Outlook and forward-looking items
Verizon expects the following:
- Full-year 2017 consolidated revenues, on an organic basis, to be fairly consistent with 2016, with improvement in wireless service revenue and equipment revenue trends; also, full-year 2017 consolidated adjusted EPS trends to be similar to consolidated revenue trends;
- Consolidated capital spending for 2017 in the range of $16.8 billion to $17.5 billion;
- The 2017 effective tax rate to be in the range of 34 percent to 36 percent, excluding impacts from potential tax reform; and
- That it is on track for a return by the 2018-2019 timeframe to the company’s credit-rating profile prior to the acquisition of Vodafone’s indirect 45 percent interest in Verizon Wireless in early 2014.
NOTE: See the accompanying schedules and www.verizon.com/about/investors for reconciliations to generally accepted accounting principles (GAAP) for non-GAAP financial measures cited in this document.
In this communication we have made forward-looking statements.
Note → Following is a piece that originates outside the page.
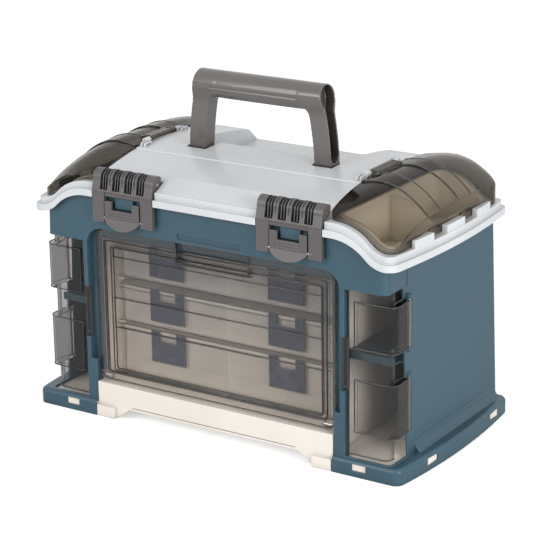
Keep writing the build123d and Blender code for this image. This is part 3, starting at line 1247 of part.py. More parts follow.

These statements are based on our estimates and assumptions and are subject to risks and uncertainties. Forward-looking statements include the information concerning our possible or assumed future results of operations. Forward-looking statements also include those preceded or followed by the words “anticipates,” “believes,” “estimates,” “hopes” or similar expressions. For those statements, we claim the protection of the safe harbor for forward-looking statements contained in the Private Securities Litigation Reform Act of 1995. The following important factors, along with those discussed in our filings with the Securities and Exchange Commission (the “SEC”), could affect future results and could cause those results to differ materially from those expressed in the forward-looking statements: adverse conditions in the U.S. and international economies; the effects of competition in the markets in which we operate; material changes in technology or technology substitution; disruption of our key suppliers’ provisioning of products or services; changes in the regulatory environment in which we operate, including any increase in restrictions on our ability to operate our networks; breaches of network or information technology security, natural disasters, terrorist attacks or acts of war or significant litigation and any resulting financial impact not covered by insurance; our high level of indebtedness; an adverse change in the ratings afforded our debt securities by nationally accredited ratings organizations or adverse conditions in the credit markets affecting the cost, including interest rates, and/or availability of further financing; material adverse changes in labor matters, including labor negotiations, and any resulting financial and/or operational impact; significant increases in benefit plan costs or lower investment returns on plan assets; changes in tax laws or treaties, or in their interpretation; changes in accounting assumptions that regulatory agencies, including the SEC, may require or that result from changes in the accounting rules or their application, which could result in an impact on earnings; the inability to implement our business strategies; and the inability to realize the expected benefits of strategic transactions.